Bien que dans certaines circonstances les déclarations antérieures compatibles puissent être admissibles en tant que partie intégrante du récit des faits, elles sont en règle générale inadmissibles et sont exclues principalement parce qu’elles n’ont pas de force probante et constituent du ouï‑dire lorsqu’elles sont utilisées afin de démontrer la véracité de leur contenu.
[86] Comme la Cour suprême le rappelait dans R. c. Dinardo[58], bien que dans certaines circonstances les déclarations antérieures compatibles puissent être admissibles en tant que partie intégrante du récit des faits, elles sont en règle générale inadmissibles et sont exclues principalement parce qu’elles n’ont pas de force probante et constituent du ouï‑dire lorsqu’elles sont utilisées afin de démontrer la véracité de leur contenu.

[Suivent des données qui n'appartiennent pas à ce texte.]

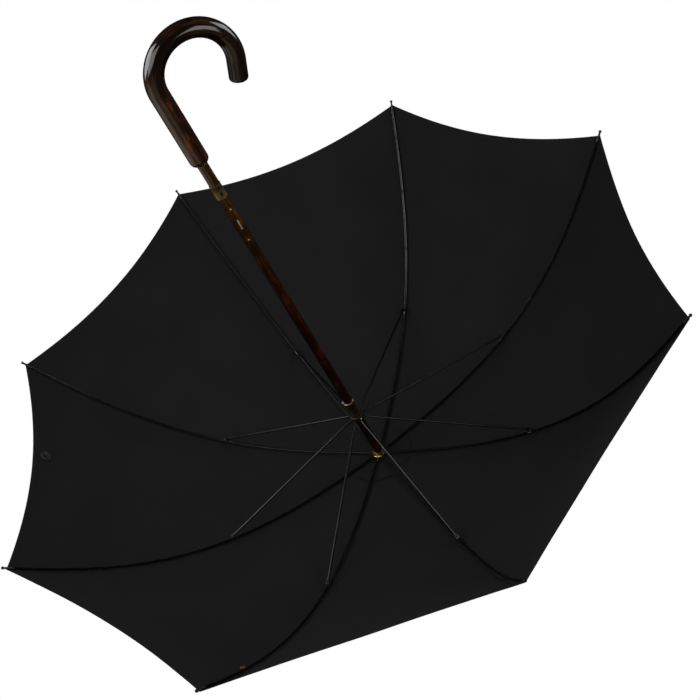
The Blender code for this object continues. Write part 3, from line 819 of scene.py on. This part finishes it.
def make_runner():
    """Slotted ring with a bead on its wire, and the brass sleeve with its window and rolled rim."""
    notch = slotted_ring("runner_ring", RUNNER_Z - 0.0060, RUNNER_Z + 0.0035, RUNNER_Z, True,
                         "enamel")
    finish_piece(notch, "runner", "black_metal", "runner_notch")
    bead = lathe("wire_lock", ball(0.0014, 0.0014, 10), "brass", 24,
                 (PIVOT_RADIUS + 0.0021, 0, RUNNER_Z - 0.0010), False)
    finish_piece(spun(bead, BEAD_AT), "runner", "brass")
    bore, wall, lip, lip_height = SHAFT_RADIUS + 0.0002, 0.0084, 0.0095, 0.0022
    top, rim = RUNNER_Z - 0.0063, RUNNER_RIM_Z
    roll = [(wall + (lip - wall) * out, rim + lip_height * up) for out, up in bulge(12)[1:-1]]
    grooves = []
    for height in (top - 0.0060, top - 0.0046):
        grooves += [(wall, height - 0.0004), (wall - 0.0002, height), (wall, height + 0.0004)]
    profile = [(bore, rim), (wall, rim), *roll, (wall, rim + lip_height), *grooves,
               (wall, top - 0.0004), (wall - 0.0004, top), (bore, top)]
    sleeve = lathe("runner_tube", profile, "old_brass", 96)
    closed_z = CROWN_Z - (2 * (JOINT_PIVOT - CROWN_PIVOT).length
                          * math.cos(math.radians(CLOSED_LEAN)))
    catch = BOTTOM_CATCH_Z + RUNNER_Z - closed_z
    window = block("window", (0.004, -0.0015, catch - 0.0007), (0.014, 0.0015, catch + 0.0115),
                   "old_brass", 0.0005)
    cut_away(sleeve, [turned(window, BOTTOM_SPRING_AZIMUTH)])
    finish_piece(sleeve, "runner", "brass", "runner_sleeve")
    profile = [(wall + 0.0001 + 0.0010 * out, rim + 0.0001 + 0.0020 * up) for out, up in bulge(10)]
    profile += [(wall, rim + 0.0021), (wall, rim + 0.0001)]
    finish_piece(lathe("runner_rim", profile, "brass", 96), "runner", "brass")


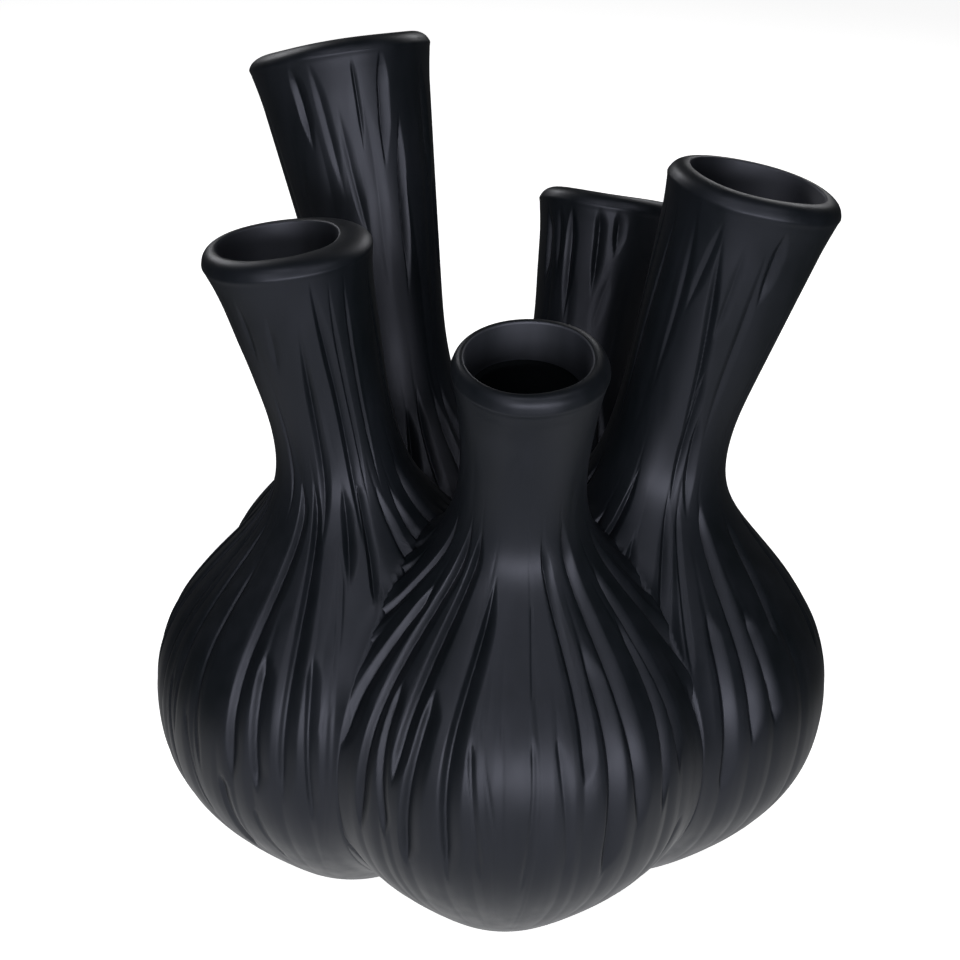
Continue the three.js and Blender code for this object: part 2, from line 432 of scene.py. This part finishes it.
bulb_form = smooth_form(
    [(0, FOOT_RADIUS)]
    + [
        (h * BELLY_HEIGHT, FOOT_RADIUS + r * (BELLY_RADIUS - FOOT_RADIUS))
        for h, r in LOWER_FORM
    ]
    + [(BELLY_HEIGHT, BELLY_RADIUS)]
    + [
        (
            BELLY_HEIGHT + h * (WAIST_HEIGHT - BELLY_HEIGHT),
            WAIST_RADIUS + r * (BELLY_RADIUS - WAIST_RADIUS),
        )
        for h, r in UPPER_FORM
    ]
    + [(WAIST_HEIGHT, WAIST_RADIUS)]
)


def form_slope(height):
    rise = bulb_form(height + SLOPE_STEP) - bulb_form(height - SLOPE_STEP)
    return rise / (2 * SLOPE_STEP)


def evened(radii):
    """A curve of radii with its curvature evened out and its broad form kept."""
    reach = round(EVENING_REACH * EVENING / HEIGHT_STEP)
    window = np.exp(-0.5 * (np.arange(-reach, reach + 1) * HEIGHT_STEP / EVENING) ** 2)
    window /= window.sum()

    def blurred(values):
        padded = np.pad(values, reach, mode="reflect", reflect_type="odd")
        return np.convolve(padded, window, "valid")

    once = blurred(radii)
    return 2 * once - blurred(once)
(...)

[87] En l’espèce, le poursuivant s’est abstenu d’interroger M. C…sur ce que la plaignante lui avait déclaré lors de l’appel téléphonique. De son côté, la défense pouvait certainement l’interroger à ce sujet, mais si les réponses alors données faisaient ressortir une contradiction entre la déclaration sous serment donnée par la plaignante et une déclaration antérieure faite par elle à un tiers, le juge se devait d’appliquer le principe de Browne c. Dunn afin d’éviter que le témoin soit piégé par un interrogatoire incomplet et d’assurer que l’équité du procès soit respectée[59]. Comme le rappelle le juge Healy dans l’arrêt Chandroo :
[21] While an appropriate remedy for a breach of the principle in Browne v. Dunn lies within the discretion of the trial judge, the most preferable remedy is one that will cause the least prejudice to the parties. There can be no fixed rule in this respect but some general observations can be made. First, trial judges should raise with the parties any apprehended breach of the principle even if no formal objection is raised by the opposing party. Second, if a breach is found, the trial judge should discuss the issue and possible remedies with the parties and, obviously, in a trial by jury this discussion should take place in the absence of the jury. Third, the most appropriate remedy will be the one that best corrects the effect of the omission by the party in breach. In most instances that remedy will likely be to recall the witness who was not confronted in cross-examination. Otherwise the judge would be prudent to allow the party in breach to proceed but with a strong caution that the trier of fact will be instructed to consider the breach in the assessment of the evidence.[60]
[Soulignements ajoutés]
[88] Cela dit, la présente affaire n’est pas un cas typique de l’application du principe de Browne v. Dunn. En effet, contrairement à la plupart des cas analysés dans la doctrine et la jurisprudence, l’appelant ne soutient pas ici que le juge a omis de soulever le principe alors qu’il était nécessaire de le faire ou que la réparation accordée était inéquitable à son égard. Il reproche plutôt au juge d’avoir lui-même soulevé le principe et proposé une façon d’y remédier, ce qui constitue, selon lui, une erreur du juge justifiant l’intervention de notre Cour.
[89] Or, même s’il était erroné de soulever l’application du principe, ce que je ne crois pas, le fait de réinterroger la plaignante n’a pas eu d’effet sur l’équité du procès ni modifié les éléments dont le juge pouvait tenir compte dans sa décision. L’appelant a pu utiliser les différences entre les souvenirs de la plaignante et ceux de M. C… comme arguments dans sa plaidoirie[61] et le juge a pris en compte ces contradictions dans ses motifs[62]. J’aurais par conséquent appliqué la disposition réparatrice prévue au sous-alinéa 686(1)b)(iii) C.cr.